As the number of dependent elderly rises and the number of young workers shrinks, something that will only accelerate as young workers seek better opportunities in Northern Europe; 4.5 m Italians are already living and working abroad, making economic collapse inevitable.
It’s too bad colonialism didn’t take. I mean, what with the way Italy is going to be inherited by the Libyans & Tunisians anyway. If they were culturally Italian the transition would be a smooth one.
The future belongs to those who show up and almost all European nations seem to be opting to not show up. Of course the demographics in Islamic countries are beginning to crash through the floor. The Iranian birth rate is now 1.66. As recently as 1979 it was 6.42.
The US birthrate is an alarming 1.80. The birth rate for the US was twice that in the year of my birth, 1957.
Better extinction through science appears to be the mantra of the contemporary world. We seem to be living through a slow motion version of the Screwfly Solution:
https://en.wikipedia.org/wiki/The_Screwfly_Solution
Of course Pope Francis breathes not a word about this, let alone against this. Easily available divorce, mass pornography, feminism and abortion/contraception are the true four horsemen of the Apocalypse.

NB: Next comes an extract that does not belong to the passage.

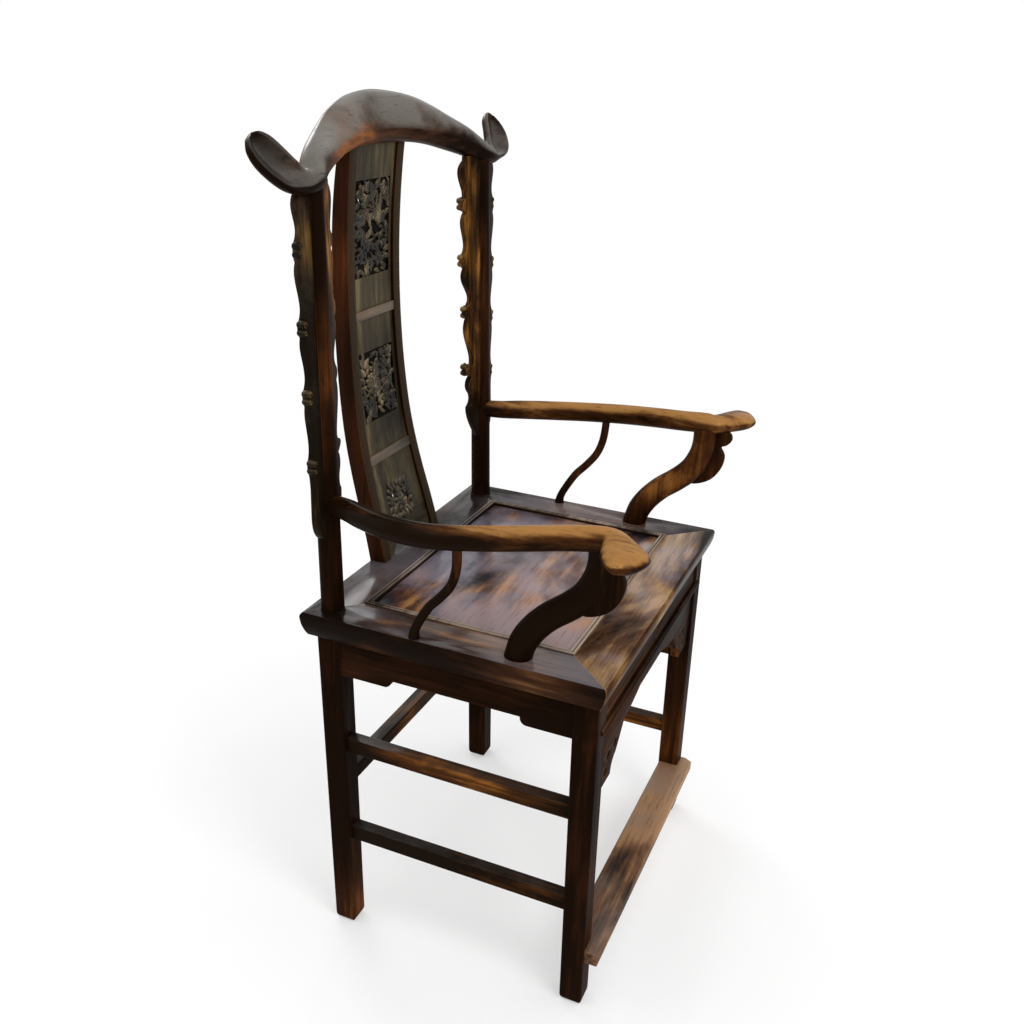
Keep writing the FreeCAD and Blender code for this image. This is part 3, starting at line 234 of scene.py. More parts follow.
class Graph:
    """The node graph of a new material or of the world."""

    def __init__(self, owner: bpy.types.Material | bpy.types.World) -> None:
        """Start with an empty graph.

        Args:
            owner: The material or world that the graph is made for.
        """
        owner.use_nodes = True
        self.tree = owner.node_tree
        self.tree.nodes.clear()

    def node(self, kind: str, settings: dict | None = None,
             inputs: dict | None = None) -> bpy.types.Node:
        """Make a node: its settings first, then the values or links of its sockets.

        Args:
            kind: The node's type.
            settings: Properties of the node.
            inputs: Socket name or number, with a value, a Sock or an output socket.

        Returns:
            The node.
        """
        node = self.tree.nodes.new(kind)
        for key, value in (settings or {}).items():
            setattr(node, key, value)
        for key, value in (inputs or {}).items():
            socket = node.inputs[key]
            if isinstance(value, Sock):
                self.tree.links.new(value.socket, socket)
            elif isinstance(value, bpy.types.NodeSocket):
                self.tree.links.new(value, socket)
            else:
                socket.default_value = value
        return node

    def place(self) -> bpy.types.NodeSocket:
        """Object coordinates."""
        return self.node("ShaderNodeTexCoord").outputs["Object"]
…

More like the Screwtape Solution. No aliens needed.
Recent news item: In Japan, sales of old people diapers exceed baby diapers.
“No aliens needed.”
Don donning a tinfoil hat.
“That we know of, which would actually be the hallmark of a very successful invasion.”
“Recent news item: In Japan, sales of old people diapers exceed baby diapers.”
Japan’s birthrate in 2018 is 1.42. The Japanese birth rate in 1945, after several years of a losing war, was 3.11.
I’ve thought for a number of years now that we’re living out Luke 23:29-31.
Prayer of the Lady
of All Nations
Lord Jesus Christ,
Son of the Father,
send now Your Spirit
over the earth.
Let the Holy Spirit live
in the hearts of all nations,
that they may be preserved
from degeneration,
disaster and war.
May the Lady of All Nations,
the Blessed Virgin Mary,
be our Advocate.
Amen.
(Preserved from degeneration.)
Say what you will about the Lady of all Nation’s but this degeneration trend is indisputable.